> [Directions for this task] Print out the entries below with no edits.

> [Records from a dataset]
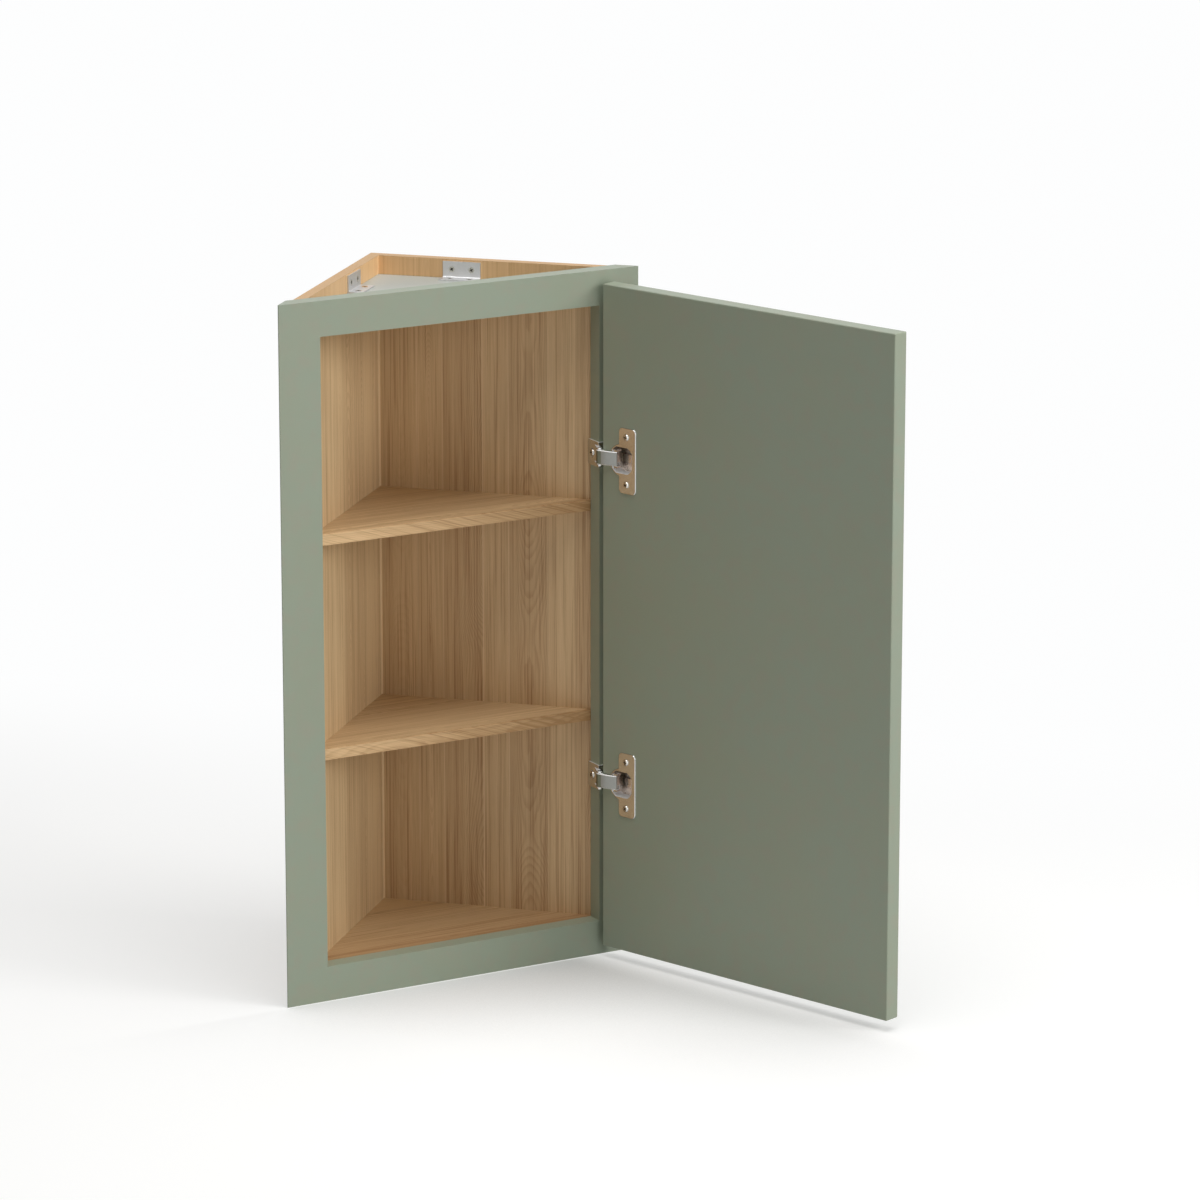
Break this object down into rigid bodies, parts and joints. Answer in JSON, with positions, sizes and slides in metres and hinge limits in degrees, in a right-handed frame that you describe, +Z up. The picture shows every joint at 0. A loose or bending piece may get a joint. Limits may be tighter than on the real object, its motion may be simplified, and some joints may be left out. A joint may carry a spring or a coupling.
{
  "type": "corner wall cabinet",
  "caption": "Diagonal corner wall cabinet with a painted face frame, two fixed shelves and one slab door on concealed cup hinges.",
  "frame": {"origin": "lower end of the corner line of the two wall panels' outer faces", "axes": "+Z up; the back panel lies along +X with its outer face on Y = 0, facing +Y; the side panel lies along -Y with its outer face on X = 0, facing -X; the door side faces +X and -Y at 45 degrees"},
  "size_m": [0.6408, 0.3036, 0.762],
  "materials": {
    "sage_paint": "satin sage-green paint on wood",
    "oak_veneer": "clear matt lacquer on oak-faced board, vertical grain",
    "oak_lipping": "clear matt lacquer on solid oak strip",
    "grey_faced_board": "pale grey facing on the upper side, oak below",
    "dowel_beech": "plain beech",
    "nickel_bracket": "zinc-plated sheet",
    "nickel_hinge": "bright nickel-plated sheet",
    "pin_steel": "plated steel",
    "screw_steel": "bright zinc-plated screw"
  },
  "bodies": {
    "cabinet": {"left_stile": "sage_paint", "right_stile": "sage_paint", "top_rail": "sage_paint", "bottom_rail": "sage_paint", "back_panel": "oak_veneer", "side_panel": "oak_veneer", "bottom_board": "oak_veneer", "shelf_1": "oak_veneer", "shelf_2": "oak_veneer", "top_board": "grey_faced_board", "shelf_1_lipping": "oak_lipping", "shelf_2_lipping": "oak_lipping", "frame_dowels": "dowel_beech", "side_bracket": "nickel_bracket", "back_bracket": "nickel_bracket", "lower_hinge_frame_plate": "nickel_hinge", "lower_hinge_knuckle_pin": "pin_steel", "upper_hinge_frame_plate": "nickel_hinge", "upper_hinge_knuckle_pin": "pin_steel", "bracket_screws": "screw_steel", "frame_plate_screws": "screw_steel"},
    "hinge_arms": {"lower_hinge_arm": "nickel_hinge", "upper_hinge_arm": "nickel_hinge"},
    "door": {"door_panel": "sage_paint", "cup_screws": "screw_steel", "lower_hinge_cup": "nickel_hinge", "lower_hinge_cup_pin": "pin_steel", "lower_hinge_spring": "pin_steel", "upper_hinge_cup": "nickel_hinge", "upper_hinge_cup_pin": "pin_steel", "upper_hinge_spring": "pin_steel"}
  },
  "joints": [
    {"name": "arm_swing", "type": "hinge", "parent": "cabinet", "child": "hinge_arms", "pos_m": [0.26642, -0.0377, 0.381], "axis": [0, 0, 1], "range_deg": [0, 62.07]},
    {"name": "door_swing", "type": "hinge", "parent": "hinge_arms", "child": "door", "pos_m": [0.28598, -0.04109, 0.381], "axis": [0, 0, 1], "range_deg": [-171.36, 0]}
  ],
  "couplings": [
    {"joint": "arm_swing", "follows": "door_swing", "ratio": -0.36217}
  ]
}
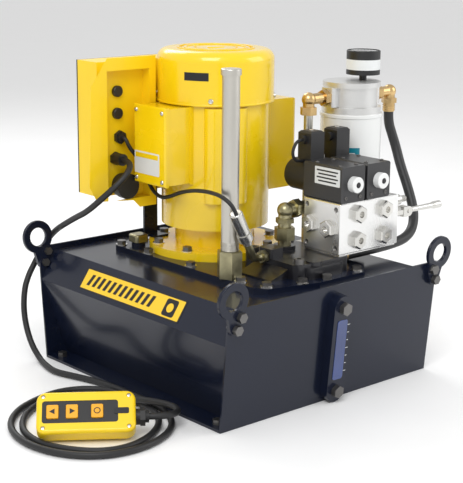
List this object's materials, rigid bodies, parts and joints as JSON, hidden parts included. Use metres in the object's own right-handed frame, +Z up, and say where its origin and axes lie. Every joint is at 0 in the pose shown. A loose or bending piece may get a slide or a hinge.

> [Response]
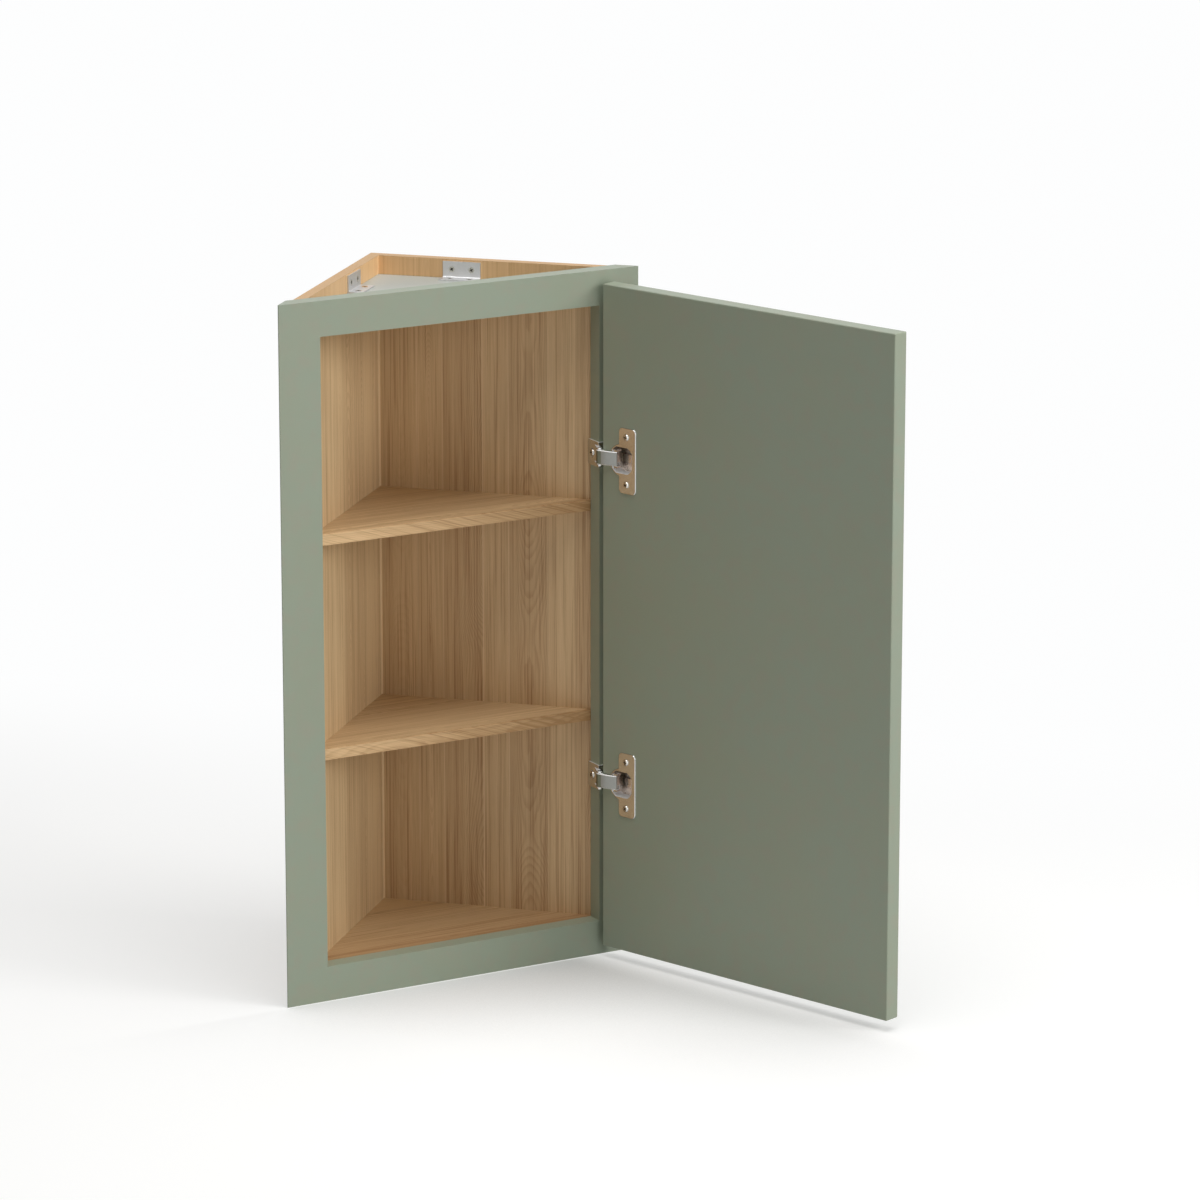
Break this object down into rigid bodies, parts and joints. Answer in JSON, with positions, sizes and slides in metres and hinge limits in degrees, in a right-handed frame that you describe, +Z up. The picture shows every joint at 0. A loose or bending piece may get a joint. Limits may be tighter than on the real object, its motion may be simplified, and some joints may be left out. A joint may carry a spring or a coupling.
{
  "type": "corner wall cabinet",
  "caption": "Diagonal corner wall cabinet with a painted face frame, two fixed shelves and one slab door on concealed cup hinges.",
  "frame": {"origin": "lower end of the corner line of the two wall panels' outer faces", "axes": "+Z up; the back panel lies along +X with its outer face on Y = 0, facing +Y; the side panel lies along -Y with its outer face on X = 0, facing -X; the door side faces +X and -Y at 45 degrees"},
  "size_m": [0.6408, 0.3036, 0.762],
  "materials": {
    "sage_paint": "satin sage-green paint on wood",
    "oak_veneer": "clear matt lacquer on oak-faced board, vertical grain",
    "oak_lipping": "clear matt lacquer on solid oak strip",
    "grey_faced_board": "pale grey facing on the upper side, oak below",
    "dowel_beech": "plain beech",
    "nickel_bracket": "zinc-plated sheet",
    "nickel_hinge": "bright nickel-plated sheet",
    "pin_steel": "plated steel",
    "screw_steel": "bright zinc-plated screw"
  },
  "bodies": {
    "cabinet": {"left_stile": "sage_paint", "right_stile": "sage_paint", "top_rail": "sage_paint", "bottom_rail": "sage_paint", "back_panel": "oak_veneer", "side_panel": "oak_veneer", "bottom_board": "oak_veneer", "shelf_1": "oak_veneer", "shelf_2": "oak_veneer", "top_board": "grey_faced_board", "shelf_1_lipping": "oak_lipping", "shelf_2_lipping": "oak_lipping", "frame_dowels": "dowel_beech", "side_bracket": "nickel_bracket", "back_bracket": "nickel_bracket", "lower_hinge_frame_plate": "nickel_hinge", "lower_hinge_knuckle_pin": "pin_steel", "upper_hinge_frame_plate": "nickel_hinge", "upper_hinge_knuckle_pin": "pin_steel", "bracket_screws": "screw_steel", "frame_plate_screws": "screw_steel"},
    "hinge_arms": {"lower_hinge_arm": "nickel_hinge", "upper_hinge_arm": "nickel_hinge"},
    "door": {"door_panel": "sage_paint", "cup_screws": "screw_steel", "lower_hinge_cup": "nickel_hinge", "lower_hinge_cup_pin": "pin_steel", "lower_hinge_spring": "pin_steel", "upper_hinge_cup": "nickel_hinge", "upper_hinge_cup_pin": "pin_steel", "upper_hinge_spring": "pin_steel"}
  },
  "joints": [
    {"name": "arm_swing", "type": "hinge", "parent": "cabinet", "child": "hinge_arms", "pos_m": [0.26642, -0.0377, 0.381], "axis": [0, 0, 1], "range_deg": [0, 62.07]},
    {"name": "door_swing", "type": "hinge", "parent": "hinge_arms", "child": "door", "pos_m": [0.28598, -0.04109, 0.381], "axis": [0, 0, 1], "range_deg": [-171.36, 0]}
  ],
  "couplings": [
    {"joint": "arm_swing", "follows": "door_swing", "ratio": -0.36217}
  ]
}
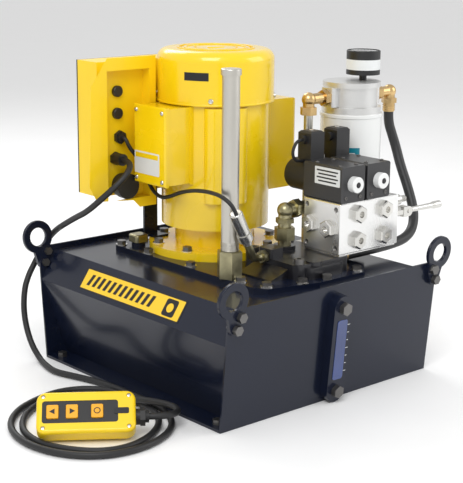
List this object's materials, rigid bodies, parts and joints as JSON, hidden parts included. Use metres in the object's own right-handed frame, +Z up, and say where its origin and axes lie. Every joint is at 0 in the pose shown. A loose or bending piece may get a slide or a hinge.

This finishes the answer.